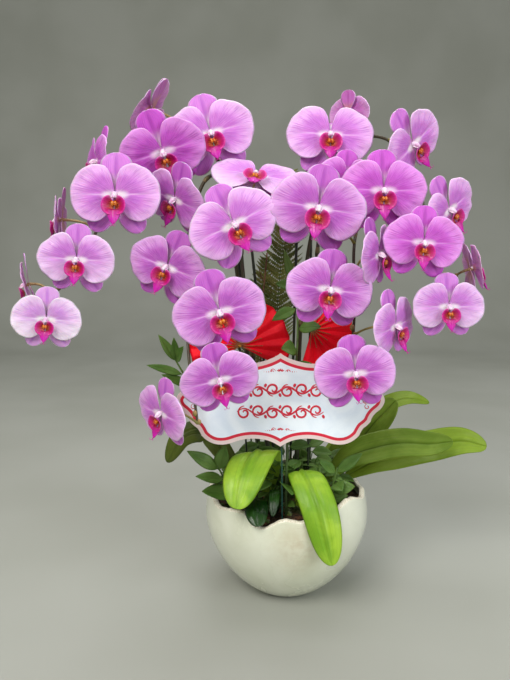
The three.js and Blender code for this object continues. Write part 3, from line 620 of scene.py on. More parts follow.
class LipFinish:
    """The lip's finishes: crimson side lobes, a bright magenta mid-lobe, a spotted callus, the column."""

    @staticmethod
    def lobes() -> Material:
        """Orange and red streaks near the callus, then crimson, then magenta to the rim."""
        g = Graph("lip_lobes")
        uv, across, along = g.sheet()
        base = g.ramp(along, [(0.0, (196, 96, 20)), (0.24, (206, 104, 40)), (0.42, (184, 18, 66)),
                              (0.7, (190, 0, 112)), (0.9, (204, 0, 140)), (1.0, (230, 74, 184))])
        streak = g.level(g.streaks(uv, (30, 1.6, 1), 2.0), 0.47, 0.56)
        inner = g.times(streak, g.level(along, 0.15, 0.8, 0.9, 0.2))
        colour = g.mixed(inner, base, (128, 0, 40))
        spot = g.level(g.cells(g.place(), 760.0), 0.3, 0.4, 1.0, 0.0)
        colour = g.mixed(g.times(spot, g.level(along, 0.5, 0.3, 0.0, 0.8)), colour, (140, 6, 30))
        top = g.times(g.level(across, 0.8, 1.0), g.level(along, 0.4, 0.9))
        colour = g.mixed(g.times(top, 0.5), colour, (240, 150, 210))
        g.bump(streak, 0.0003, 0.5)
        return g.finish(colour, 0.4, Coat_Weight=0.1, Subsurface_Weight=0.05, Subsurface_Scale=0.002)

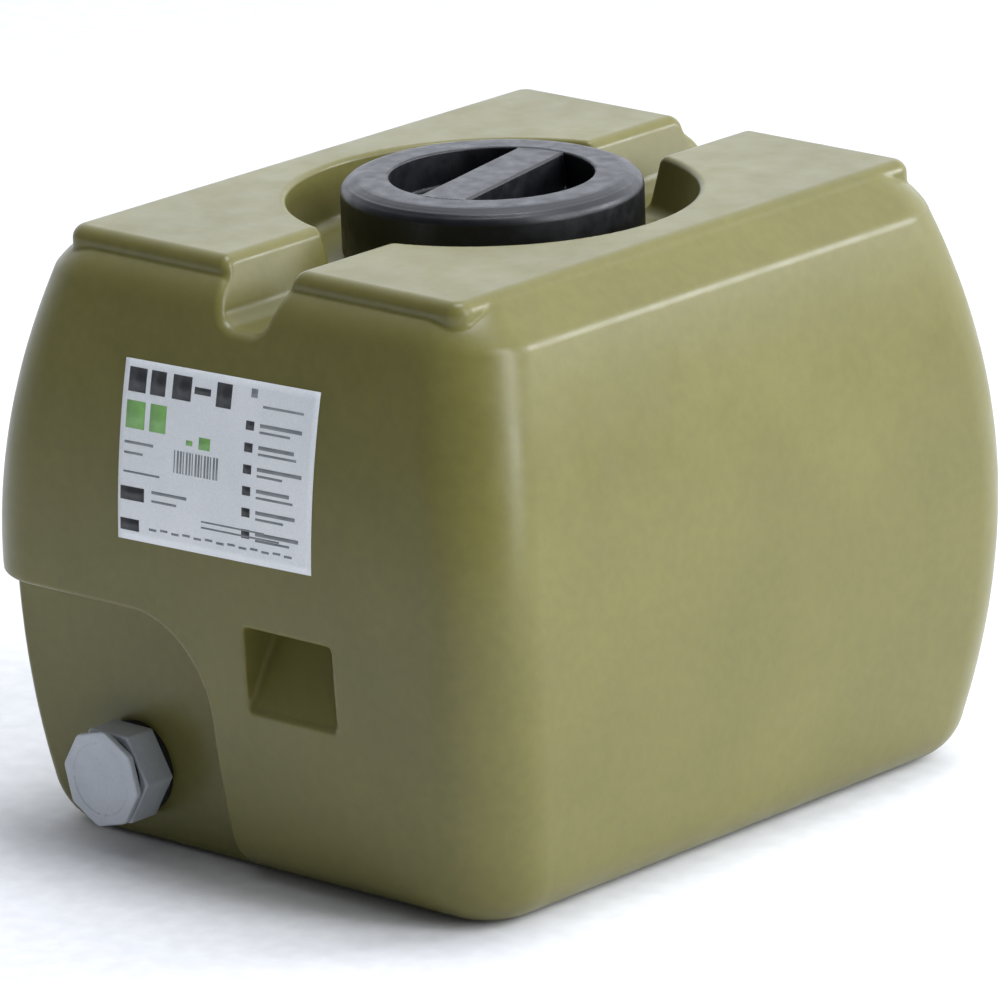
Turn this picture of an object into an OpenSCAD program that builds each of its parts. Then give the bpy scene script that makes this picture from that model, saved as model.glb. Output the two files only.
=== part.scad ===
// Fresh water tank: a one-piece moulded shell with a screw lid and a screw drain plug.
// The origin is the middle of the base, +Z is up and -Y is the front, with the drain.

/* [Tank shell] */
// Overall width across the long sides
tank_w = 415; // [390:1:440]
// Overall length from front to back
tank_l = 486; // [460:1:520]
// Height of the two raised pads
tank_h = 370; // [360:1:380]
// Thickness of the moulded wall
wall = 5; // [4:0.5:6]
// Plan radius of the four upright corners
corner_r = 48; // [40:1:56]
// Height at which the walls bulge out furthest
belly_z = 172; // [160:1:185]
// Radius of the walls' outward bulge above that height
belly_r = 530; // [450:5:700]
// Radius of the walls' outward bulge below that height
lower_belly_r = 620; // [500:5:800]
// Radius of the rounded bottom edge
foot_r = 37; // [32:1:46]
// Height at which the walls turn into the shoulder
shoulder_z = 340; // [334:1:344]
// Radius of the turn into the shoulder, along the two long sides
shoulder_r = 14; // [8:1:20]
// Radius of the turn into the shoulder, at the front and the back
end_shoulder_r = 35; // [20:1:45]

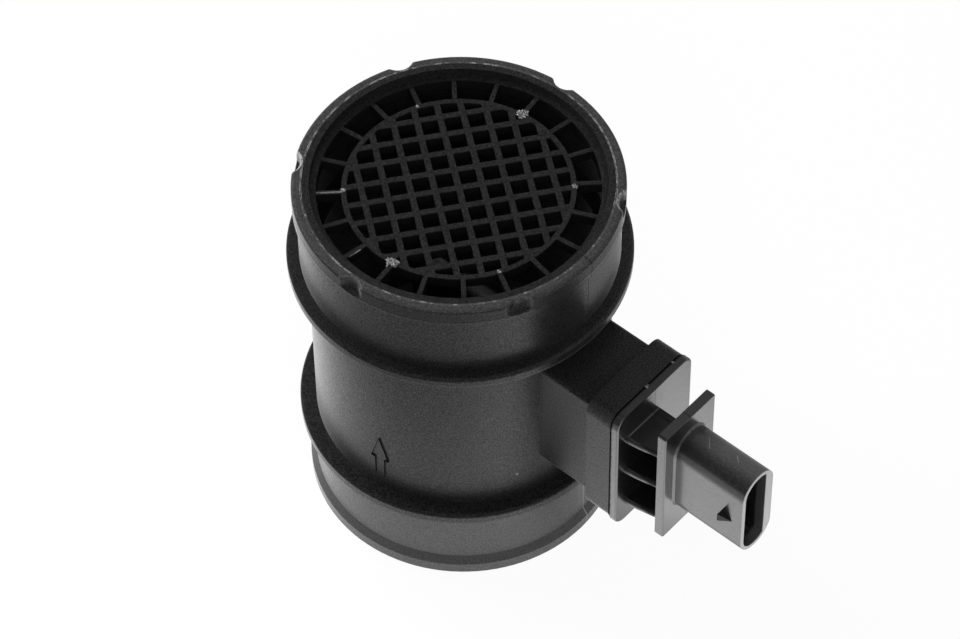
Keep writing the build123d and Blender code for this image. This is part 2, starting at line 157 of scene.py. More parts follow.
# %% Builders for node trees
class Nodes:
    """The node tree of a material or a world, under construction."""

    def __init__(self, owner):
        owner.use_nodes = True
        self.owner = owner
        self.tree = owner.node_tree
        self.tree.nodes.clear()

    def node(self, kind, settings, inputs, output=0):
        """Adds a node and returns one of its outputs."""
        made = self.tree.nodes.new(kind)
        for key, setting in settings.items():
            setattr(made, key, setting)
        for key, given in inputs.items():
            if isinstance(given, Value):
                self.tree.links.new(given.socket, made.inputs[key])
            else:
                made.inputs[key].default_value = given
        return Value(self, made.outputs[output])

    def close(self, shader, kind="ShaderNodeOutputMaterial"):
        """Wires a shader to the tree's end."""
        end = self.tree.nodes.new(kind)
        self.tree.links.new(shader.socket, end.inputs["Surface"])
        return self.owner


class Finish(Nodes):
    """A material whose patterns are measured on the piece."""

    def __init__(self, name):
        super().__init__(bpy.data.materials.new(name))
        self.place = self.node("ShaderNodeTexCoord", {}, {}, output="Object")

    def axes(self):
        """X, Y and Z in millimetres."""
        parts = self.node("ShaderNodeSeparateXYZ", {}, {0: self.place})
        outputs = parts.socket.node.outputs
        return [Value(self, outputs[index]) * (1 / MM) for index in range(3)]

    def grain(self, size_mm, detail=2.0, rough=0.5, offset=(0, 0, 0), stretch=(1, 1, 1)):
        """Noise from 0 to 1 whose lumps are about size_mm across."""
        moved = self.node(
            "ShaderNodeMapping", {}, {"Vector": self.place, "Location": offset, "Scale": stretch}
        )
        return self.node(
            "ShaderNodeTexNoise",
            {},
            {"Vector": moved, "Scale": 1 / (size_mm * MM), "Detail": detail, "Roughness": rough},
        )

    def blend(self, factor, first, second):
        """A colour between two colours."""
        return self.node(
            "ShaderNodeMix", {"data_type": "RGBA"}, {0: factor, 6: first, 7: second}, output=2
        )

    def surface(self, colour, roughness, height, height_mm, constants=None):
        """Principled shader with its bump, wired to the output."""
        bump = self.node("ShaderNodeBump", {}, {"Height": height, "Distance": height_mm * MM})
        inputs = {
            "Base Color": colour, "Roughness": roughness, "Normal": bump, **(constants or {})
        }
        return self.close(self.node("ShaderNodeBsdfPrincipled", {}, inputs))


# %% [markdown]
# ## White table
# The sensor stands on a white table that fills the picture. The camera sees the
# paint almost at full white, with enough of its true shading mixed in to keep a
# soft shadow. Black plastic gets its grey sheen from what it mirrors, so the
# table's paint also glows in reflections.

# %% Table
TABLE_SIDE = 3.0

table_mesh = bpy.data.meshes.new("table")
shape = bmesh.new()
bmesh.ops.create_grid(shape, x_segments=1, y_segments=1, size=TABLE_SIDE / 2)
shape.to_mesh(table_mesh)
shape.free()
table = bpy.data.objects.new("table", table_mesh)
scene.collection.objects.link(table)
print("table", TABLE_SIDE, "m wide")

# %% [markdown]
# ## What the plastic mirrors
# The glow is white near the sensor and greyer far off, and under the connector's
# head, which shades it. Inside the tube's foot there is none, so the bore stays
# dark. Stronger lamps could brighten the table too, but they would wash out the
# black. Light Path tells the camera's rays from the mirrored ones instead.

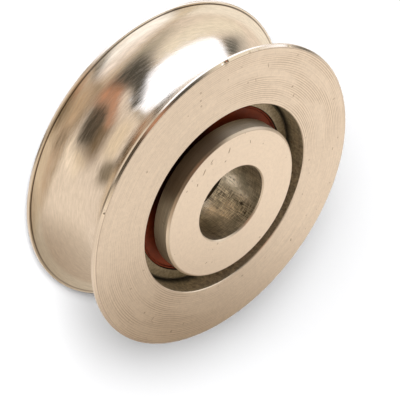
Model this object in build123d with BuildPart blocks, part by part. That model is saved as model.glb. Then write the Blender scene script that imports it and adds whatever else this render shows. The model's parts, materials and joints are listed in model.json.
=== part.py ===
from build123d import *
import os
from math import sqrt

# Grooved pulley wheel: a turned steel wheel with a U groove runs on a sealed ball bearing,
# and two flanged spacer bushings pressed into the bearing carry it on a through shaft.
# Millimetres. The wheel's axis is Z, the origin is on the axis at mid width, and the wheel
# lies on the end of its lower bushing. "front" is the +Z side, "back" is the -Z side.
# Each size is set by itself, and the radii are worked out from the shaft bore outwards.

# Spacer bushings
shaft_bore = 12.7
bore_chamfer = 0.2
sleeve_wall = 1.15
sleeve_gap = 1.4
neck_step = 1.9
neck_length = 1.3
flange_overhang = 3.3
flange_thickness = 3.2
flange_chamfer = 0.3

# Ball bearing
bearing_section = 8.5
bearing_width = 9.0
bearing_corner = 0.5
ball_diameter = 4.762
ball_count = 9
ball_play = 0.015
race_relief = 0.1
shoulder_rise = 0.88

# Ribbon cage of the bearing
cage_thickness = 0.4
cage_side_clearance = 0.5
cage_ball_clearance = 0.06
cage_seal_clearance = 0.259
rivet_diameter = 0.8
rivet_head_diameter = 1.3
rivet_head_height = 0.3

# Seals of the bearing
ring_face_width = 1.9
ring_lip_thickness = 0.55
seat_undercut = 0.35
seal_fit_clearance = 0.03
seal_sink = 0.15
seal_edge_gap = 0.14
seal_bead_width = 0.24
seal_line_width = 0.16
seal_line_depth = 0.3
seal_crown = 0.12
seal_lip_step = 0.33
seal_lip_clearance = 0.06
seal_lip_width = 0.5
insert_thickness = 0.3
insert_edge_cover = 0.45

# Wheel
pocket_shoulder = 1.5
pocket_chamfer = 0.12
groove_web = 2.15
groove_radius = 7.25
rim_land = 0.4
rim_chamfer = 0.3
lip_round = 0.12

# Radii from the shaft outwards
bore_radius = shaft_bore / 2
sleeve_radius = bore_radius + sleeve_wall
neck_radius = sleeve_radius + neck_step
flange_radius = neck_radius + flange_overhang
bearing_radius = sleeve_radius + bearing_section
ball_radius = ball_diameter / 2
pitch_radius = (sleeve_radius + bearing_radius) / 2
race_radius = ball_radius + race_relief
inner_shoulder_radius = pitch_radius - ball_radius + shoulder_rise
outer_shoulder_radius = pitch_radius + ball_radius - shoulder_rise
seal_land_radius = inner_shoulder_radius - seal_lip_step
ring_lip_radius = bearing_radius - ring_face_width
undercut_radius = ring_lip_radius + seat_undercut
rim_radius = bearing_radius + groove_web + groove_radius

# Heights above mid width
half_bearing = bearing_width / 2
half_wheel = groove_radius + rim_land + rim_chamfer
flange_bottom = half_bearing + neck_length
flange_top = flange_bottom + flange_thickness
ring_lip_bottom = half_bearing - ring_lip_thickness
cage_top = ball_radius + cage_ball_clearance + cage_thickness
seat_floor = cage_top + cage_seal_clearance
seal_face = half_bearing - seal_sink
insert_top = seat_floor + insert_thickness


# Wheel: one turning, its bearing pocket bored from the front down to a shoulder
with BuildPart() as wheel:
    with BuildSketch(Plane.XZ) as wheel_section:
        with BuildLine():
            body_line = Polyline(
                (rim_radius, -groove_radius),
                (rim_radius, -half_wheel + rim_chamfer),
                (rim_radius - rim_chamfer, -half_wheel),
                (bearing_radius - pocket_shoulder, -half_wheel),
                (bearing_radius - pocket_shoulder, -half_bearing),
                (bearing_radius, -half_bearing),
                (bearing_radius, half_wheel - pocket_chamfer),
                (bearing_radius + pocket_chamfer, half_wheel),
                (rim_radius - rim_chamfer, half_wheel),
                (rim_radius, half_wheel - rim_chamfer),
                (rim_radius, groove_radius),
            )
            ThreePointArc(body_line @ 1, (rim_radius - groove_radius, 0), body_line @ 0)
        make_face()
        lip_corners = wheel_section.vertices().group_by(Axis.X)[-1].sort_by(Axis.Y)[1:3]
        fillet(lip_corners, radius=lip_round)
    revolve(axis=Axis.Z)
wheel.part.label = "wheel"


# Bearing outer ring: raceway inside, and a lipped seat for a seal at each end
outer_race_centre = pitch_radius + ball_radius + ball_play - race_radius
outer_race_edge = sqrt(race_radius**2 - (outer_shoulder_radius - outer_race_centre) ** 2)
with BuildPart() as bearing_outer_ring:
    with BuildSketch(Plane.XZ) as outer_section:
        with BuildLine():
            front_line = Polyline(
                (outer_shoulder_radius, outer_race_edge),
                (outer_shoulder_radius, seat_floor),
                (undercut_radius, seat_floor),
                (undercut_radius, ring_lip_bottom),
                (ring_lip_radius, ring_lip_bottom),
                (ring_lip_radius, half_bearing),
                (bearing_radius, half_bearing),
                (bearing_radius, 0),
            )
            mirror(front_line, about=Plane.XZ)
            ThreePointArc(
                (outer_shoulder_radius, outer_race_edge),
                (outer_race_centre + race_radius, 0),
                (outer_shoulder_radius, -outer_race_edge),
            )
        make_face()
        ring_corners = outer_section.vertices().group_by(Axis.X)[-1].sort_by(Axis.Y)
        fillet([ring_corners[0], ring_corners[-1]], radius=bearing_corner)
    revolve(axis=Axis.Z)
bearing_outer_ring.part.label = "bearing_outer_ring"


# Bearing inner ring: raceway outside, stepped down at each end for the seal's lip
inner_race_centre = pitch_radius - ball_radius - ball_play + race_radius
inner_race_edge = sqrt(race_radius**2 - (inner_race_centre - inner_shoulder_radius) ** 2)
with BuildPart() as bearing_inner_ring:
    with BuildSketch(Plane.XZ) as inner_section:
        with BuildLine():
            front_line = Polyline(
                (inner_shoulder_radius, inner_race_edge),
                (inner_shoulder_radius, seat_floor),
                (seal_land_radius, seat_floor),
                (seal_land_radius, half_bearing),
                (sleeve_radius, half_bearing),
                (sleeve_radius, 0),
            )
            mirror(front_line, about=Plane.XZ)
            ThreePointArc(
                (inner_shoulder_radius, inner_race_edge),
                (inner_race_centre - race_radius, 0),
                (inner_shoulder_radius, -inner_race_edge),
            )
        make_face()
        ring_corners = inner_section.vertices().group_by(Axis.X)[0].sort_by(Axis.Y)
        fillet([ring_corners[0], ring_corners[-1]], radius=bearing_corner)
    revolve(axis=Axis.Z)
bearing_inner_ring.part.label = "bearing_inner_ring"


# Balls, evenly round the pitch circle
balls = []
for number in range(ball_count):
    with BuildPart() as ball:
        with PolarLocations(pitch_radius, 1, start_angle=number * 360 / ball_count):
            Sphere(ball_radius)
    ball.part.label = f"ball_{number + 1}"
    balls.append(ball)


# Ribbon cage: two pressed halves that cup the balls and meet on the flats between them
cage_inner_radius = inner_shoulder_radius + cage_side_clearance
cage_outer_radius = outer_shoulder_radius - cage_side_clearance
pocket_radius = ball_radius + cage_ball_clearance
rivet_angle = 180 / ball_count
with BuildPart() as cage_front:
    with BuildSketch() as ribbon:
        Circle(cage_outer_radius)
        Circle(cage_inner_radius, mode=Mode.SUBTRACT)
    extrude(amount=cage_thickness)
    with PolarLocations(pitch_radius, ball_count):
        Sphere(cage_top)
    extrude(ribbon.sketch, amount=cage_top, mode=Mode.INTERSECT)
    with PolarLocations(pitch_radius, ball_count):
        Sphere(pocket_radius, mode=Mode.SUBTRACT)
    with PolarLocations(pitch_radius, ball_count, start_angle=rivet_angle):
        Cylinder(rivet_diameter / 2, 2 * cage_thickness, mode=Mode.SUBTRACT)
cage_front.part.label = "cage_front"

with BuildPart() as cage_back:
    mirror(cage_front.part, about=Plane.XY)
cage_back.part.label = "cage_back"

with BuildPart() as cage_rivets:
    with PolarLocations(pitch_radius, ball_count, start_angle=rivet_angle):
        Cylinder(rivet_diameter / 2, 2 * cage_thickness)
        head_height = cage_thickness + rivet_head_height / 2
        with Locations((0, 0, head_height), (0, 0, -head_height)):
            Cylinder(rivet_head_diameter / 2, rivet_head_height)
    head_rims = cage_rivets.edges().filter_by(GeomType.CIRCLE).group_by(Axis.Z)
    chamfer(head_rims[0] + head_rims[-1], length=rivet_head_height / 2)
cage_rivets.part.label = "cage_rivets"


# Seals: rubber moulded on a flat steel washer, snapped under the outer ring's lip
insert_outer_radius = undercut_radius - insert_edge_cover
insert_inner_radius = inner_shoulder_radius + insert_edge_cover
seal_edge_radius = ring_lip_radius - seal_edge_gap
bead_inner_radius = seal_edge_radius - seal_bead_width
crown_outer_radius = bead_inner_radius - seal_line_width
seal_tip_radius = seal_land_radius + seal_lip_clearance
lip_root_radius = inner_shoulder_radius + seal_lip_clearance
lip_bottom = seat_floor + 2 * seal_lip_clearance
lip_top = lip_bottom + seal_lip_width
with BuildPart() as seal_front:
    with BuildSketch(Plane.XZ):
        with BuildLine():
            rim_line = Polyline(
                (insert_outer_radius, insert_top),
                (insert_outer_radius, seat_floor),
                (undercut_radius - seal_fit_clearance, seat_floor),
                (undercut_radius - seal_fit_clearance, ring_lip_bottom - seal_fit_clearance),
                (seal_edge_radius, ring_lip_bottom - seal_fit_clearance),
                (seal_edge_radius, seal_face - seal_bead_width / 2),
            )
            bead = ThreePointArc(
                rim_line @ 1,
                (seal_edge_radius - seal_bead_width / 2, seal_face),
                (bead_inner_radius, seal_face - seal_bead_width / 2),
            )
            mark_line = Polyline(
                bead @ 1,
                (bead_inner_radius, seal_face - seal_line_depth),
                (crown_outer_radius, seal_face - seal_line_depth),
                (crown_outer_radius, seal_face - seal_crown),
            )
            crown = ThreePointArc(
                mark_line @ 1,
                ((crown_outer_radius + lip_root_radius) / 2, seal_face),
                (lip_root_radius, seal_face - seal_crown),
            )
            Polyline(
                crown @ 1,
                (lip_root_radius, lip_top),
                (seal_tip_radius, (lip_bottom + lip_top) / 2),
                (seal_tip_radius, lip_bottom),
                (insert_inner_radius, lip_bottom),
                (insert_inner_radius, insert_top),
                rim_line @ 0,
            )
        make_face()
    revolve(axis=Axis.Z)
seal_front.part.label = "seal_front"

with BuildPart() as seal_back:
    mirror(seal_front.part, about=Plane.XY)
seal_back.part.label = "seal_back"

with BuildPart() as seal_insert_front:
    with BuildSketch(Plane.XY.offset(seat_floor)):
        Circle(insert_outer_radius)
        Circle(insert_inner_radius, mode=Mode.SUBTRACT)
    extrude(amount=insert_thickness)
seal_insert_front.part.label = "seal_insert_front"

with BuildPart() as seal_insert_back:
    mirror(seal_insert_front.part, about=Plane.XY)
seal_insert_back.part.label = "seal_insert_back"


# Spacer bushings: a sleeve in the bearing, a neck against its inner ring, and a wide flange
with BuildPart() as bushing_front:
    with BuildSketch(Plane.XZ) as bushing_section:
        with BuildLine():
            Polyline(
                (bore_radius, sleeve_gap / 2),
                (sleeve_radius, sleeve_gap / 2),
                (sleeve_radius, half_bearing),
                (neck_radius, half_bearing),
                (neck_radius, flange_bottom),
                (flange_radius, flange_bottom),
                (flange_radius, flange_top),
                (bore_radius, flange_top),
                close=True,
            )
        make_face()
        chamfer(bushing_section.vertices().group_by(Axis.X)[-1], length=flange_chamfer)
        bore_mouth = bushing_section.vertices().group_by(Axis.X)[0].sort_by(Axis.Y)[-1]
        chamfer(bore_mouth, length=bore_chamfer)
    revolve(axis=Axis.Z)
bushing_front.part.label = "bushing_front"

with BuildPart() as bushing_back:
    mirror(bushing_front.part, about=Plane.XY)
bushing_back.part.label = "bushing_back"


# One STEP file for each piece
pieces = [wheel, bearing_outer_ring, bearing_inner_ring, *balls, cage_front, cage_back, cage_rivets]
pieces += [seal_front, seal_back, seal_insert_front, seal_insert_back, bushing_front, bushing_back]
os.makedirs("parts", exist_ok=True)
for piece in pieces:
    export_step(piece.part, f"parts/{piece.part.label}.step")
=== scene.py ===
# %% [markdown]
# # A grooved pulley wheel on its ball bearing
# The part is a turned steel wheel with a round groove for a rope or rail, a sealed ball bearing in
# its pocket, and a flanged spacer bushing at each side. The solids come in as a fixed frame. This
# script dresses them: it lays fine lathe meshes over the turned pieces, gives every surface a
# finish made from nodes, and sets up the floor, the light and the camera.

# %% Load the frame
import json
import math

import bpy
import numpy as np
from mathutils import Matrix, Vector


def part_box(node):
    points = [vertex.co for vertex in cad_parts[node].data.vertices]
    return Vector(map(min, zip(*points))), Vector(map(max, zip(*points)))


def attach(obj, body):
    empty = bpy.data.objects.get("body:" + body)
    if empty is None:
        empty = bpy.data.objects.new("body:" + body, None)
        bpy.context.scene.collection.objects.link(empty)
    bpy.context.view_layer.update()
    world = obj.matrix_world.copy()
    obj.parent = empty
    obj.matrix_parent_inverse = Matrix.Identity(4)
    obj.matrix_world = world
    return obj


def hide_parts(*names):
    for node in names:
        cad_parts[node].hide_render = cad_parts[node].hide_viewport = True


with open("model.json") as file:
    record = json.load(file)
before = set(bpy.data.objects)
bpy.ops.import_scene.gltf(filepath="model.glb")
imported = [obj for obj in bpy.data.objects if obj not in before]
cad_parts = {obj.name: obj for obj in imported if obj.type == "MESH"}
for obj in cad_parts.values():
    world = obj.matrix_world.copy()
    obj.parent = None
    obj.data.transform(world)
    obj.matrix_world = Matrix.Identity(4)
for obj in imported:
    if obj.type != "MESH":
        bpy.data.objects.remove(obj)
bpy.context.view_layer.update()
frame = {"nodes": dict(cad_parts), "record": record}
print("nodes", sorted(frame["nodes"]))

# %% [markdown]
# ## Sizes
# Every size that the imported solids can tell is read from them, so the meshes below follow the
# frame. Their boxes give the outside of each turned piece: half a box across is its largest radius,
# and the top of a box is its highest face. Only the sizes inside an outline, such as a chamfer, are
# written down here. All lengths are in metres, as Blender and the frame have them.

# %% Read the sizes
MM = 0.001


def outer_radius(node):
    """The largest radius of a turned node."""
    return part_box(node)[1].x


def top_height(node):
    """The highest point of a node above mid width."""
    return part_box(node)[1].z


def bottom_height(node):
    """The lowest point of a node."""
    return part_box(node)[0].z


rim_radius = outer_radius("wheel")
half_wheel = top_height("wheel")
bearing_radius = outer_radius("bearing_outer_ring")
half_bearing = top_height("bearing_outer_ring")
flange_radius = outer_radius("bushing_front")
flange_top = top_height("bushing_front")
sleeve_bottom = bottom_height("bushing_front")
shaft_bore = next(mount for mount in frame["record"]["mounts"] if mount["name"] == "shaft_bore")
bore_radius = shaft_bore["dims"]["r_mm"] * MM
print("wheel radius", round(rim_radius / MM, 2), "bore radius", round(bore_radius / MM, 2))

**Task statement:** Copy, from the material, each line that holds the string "vertices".

**The response:**
        lip_corners = wheel_section.vertices().group_by(Axis.X)[-1].sort_by(Axis.Y)[1:3]
        ring_corners = outer_section.vertices().group_by(Axis.X)[-1].sort_by(Axis.Y)
        ring_corners = inner_section.vertices().group_by(Axis.X)[0].sort_by(Axis.Y)
        chamfer(bushing_section.vertices().group_by(Axis.X)[-1], length=flange_chamfer)
        bore_mouth = bushing_section.vertices().group_by(Axis.X)[0].sort_by(Axis.Y)[-1]
    points = [vertex.co for vertex in cad_parts[node].data.vertices]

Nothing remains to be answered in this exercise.